### GIVEN INSTRUCTION
Output the material beneath exactly, leaving nothing out.

### SOURCE MATERIAL

★ ★ ★

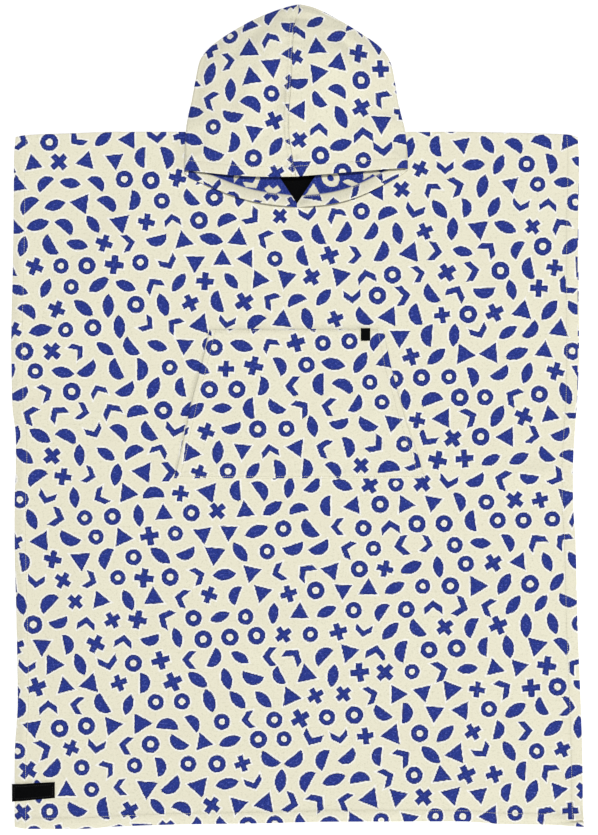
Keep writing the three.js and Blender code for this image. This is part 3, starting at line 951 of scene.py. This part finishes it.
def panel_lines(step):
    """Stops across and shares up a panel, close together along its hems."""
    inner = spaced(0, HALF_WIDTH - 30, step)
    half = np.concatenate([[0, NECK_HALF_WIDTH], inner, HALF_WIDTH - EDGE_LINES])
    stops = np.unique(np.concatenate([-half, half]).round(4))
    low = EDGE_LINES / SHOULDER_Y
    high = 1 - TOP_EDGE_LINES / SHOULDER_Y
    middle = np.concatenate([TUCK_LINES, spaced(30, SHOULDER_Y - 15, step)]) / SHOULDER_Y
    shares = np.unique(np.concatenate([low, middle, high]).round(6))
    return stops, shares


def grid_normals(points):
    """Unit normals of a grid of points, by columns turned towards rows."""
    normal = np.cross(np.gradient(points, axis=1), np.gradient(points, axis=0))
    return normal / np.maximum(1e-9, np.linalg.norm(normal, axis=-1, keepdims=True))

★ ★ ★

### FULL RESPONSE
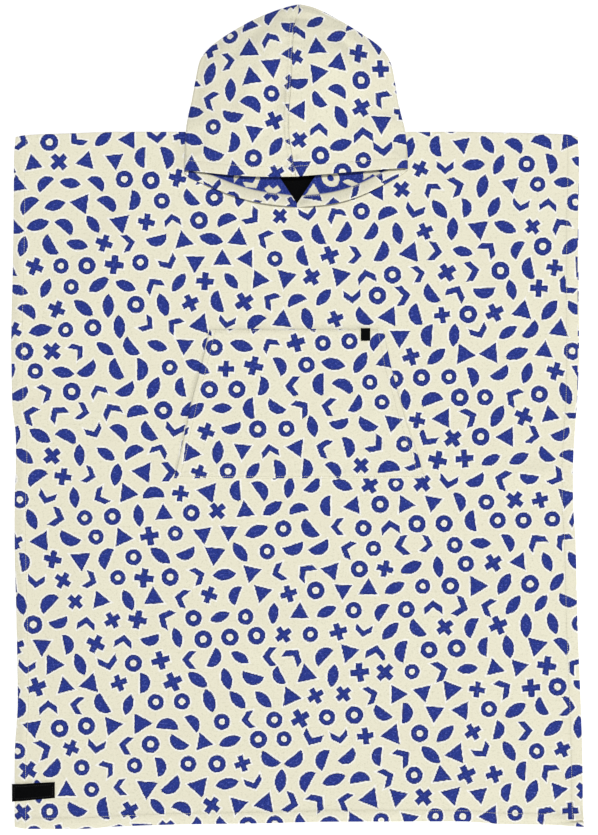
Keep writing the three.js and Blender code for this image. This is part 3, starting at line 951 of scene.py. This part finishes it.
def panel_lines(step):
    """Stops across and shares up a panel, close together along its hems."""
    inner = spaced(0, HALF_WIDTH - 30, step)
    half = np.concatenate([[0, NECK_HALF_WIDTH], inner, HALF_WIDTH - EDGE_LINES])
    stops = np.unique(np.concatenate([-half, half]).round(4))
    low = EDGE_LINES / SHOULDER_Y
    high = 1 - TOP_EDGE_LINES / SHOULDER_Y
    middle = np.concatenate([TUCK_LINES, spaced(30, SHOULDER_Y - 15, step)]) / SHOULDER_Y
    shares = np.unique(np.concatenate([low, middle, high]).round(6))
    return stops, shares


def grid_normals(points):
    """Unit normals of a grid of points, by columns turned towards rows."""
    normal = np.cross(np.gradient(points, axis=1), np.gradient(points, axis=0))
    return normal / np.maximum(1e-9, np.linalg.norm(normal, axis=-1, keepdims=True))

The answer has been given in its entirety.